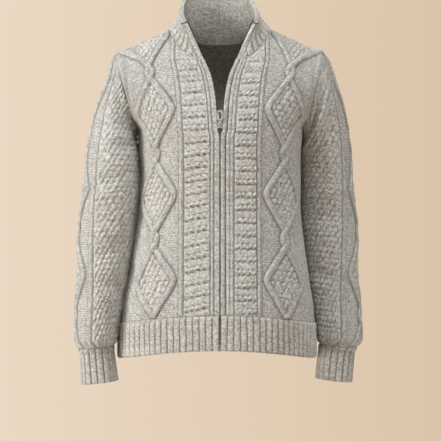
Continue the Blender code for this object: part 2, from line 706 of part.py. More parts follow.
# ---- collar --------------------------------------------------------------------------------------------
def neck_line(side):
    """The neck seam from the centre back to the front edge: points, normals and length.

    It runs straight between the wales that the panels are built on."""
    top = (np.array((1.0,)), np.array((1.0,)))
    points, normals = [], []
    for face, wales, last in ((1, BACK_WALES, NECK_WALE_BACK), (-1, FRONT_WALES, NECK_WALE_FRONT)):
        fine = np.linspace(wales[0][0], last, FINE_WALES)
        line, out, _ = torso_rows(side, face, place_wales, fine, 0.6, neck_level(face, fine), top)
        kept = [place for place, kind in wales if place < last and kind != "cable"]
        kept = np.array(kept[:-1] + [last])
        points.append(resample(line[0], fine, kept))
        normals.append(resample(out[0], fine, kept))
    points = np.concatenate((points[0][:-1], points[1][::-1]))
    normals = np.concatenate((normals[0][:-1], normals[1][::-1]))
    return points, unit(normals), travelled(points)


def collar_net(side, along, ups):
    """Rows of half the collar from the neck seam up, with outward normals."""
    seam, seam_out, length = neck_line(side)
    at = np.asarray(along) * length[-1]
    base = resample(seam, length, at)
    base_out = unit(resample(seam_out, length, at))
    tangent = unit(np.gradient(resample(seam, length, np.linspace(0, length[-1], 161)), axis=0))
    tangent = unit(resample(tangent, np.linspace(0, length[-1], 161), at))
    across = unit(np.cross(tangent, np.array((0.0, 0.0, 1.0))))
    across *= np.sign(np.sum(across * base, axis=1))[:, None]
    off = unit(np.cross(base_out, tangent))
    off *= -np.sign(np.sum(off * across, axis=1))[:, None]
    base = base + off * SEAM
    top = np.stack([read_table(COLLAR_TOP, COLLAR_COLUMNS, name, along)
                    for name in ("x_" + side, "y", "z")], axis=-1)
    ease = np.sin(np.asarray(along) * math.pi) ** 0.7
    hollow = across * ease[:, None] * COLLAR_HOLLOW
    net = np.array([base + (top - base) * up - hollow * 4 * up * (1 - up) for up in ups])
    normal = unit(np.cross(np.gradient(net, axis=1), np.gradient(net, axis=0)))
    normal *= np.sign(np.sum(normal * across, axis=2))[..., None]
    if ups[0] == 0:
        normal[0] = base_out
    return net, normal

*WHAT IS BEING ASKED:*
Set down each line of the material verbatim, from the first line through the line that contains "normals and length.".

*ANSWER:*
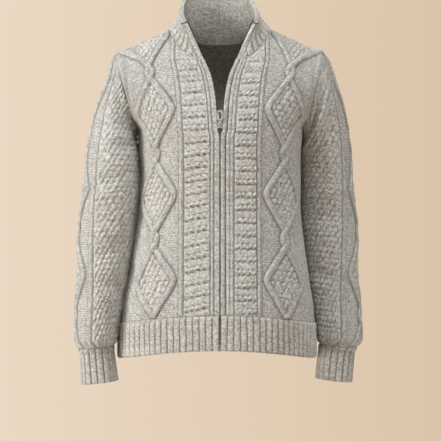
Continue the Blender code for this object: part 2, from line 706 of part.py. More parts follow.
# ---- collar --------------------------------------------------------------------------------------------
def neck_line(side):
    """The neck seam from the centre back to the front edge: points, normals and length.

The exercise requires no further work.